What I have taken away from discussions and books focused on the way we think and the mistakes our brain can make is that we cannot always trust our mind. We won’t always remember things correctly and we won’t always see things as clearly as we believe. What we believe to be best and correct about the world may not be accurate. In that sense, we should doubt our beliefs and the beliefs of others constantly. We should develop processes and systems for identifying information that is reasonable and question information that aligns with our prior beliefs as much as information that contradicts our prior beliefs. We should identify key principles that are most important to us, and focus on those, rather than focus on specific and particular instances that we try to understand by filling in answers from generalizations.

What’s Happening in Our Brains Behind the Conscious Self?

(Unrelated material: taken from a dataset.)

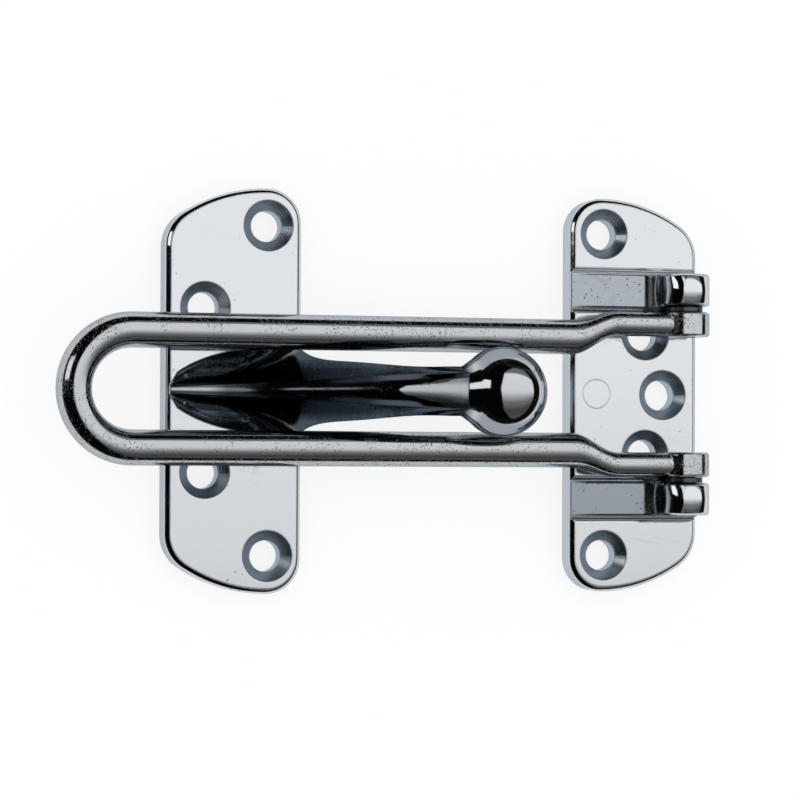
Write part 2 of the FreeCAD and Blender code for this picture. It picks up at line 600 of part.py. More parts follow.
def makeSwingBar():
    rod = document.addObject("PartDesign::Body", "rod_loop")
    pinX = size("plate_width") / 2 - size("knuckle_radius")
    pinText = "(sizes.plate_width / 2 - sizes.knuckle_radius)"
    startX, bendX = pinX - size("crank_start"), pinX - size("loop_length")
    spacing = size("rod_spacing") / 2
    path = newSketch(rod, "loop_path", "XY_Plane", "sizes.pin_height")
    bend = Part.Circle(Vector(bendX, 0, 0), Vector(0, 0, 1), spacing)
    path.addGeometry([
        Part.LineSegment(Vector(startX, spacing, 0), Vector(bendX, spacing, 0)),
        Part.ArcOfCircle(bend, math.pi / 2, math.pi * 1.5),
        Part.LineSegment(Vector(bendX, -spacing, 0), Vector(startX, -spacing, 0))], False)
    path.addConstraint(Sketcher.Constraint("Tangent", 0, 2, 1, 1))
    path.addConstraint(Sketcher.Constraint("Tangent", 1, 2, 2, 1))
    onAxis(path, 1, 3, "X")
    path.addConstraint(Sketcher.Constraint("Horizontal", 0))
    path.addConstraint(Sketcher.Constraint("Vertical", 0, 1, 2, 2))
    drive(path, "Radius", 1, value=spacing, expression="sizes.rod_spacing / 2", name="bend")
    drive(path, "DistanceX", -1, 1, 1, 3, value=bendX,
          expression=pinText + " - sizes.loop_length", name="bend_x")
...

Toward  the end of the introductory chapter of their book The Elephant in the Brain, Kevin Simler and Robin Hanson explain what they observed with the human mind and what they will be exploring in the coming chapters. They write, “What will emerge from this investigation is a portrait of the human species as strategically self-deceived, not only as individuals but also as a society. Our brains are experts at flirting, negotiation social status, and playing politics, while “we” – the self-conscious parts of the brain – manage to keep our thoughts pure and chaste. “We” don’t always know what our brains are up to, but we often pretend to know, and therein lies the trouble.

 

The last few days I have written about a few instances where we deceive ourselves and hide our true motives from ourselves. We do this so that in our political and social world we can appear to have high-minded motives and reasons for doing the things we do. Simler and Hanson show that this does not just happen on an individual level, but happens at group and society levels as well. We all contribute to the failure to acknowledge what it is that drives our decisions and why we do what we do.

 

This process takes place behind the conscious self that experiences the world. In the past, I have borrowed from Ezra Klein who has used a metaphor on his podcast about a press secretary. The press secretary for a large company doesn’t sit in on every strategic decision meeting, isn’t a part of every meeting to decide what the future of the company will be, and isn’t part of the team that makes decisions about whether the company will donate money, will begin to hire more minorities, or will launch a new product. But the press secretary does have to explain to the general public why the company is making these decisions, and has to do it in a way that makes the company look as high minded as possible. The company is supporting the local 5K for autism because they care about these children in the community. The company has decided to hire more minorities because they know the power of having a diverse workforce and believe in equality. The company was forced to close the factory because of unfair trade practices in other countries. None of these reasons are self-interested, but the final decision made by the company may be more self-interested than altruistic or even necessary.

 

On an individual level, our conscious self is acting like the press secretary I described and this passes along throughout the levels of society. As individuals we say and think one thing while doing another, and so do our political bodies, our family units, our businesses, and the community groups we belong to. There are often hidden motives that we signal to, without expressing directly, that likely account for a large portion of the reason for us to do what we do. This creates awkward situations, especially for those who don’t navigate these unspoken social situations well, and potentially puts us in places where our policy doesn’t align with the things we say we want. We should not hate humans for having these qualities, but we should try to recognize them, especially in our own lives, and control these situations and try to actually live in the way we tell people we live.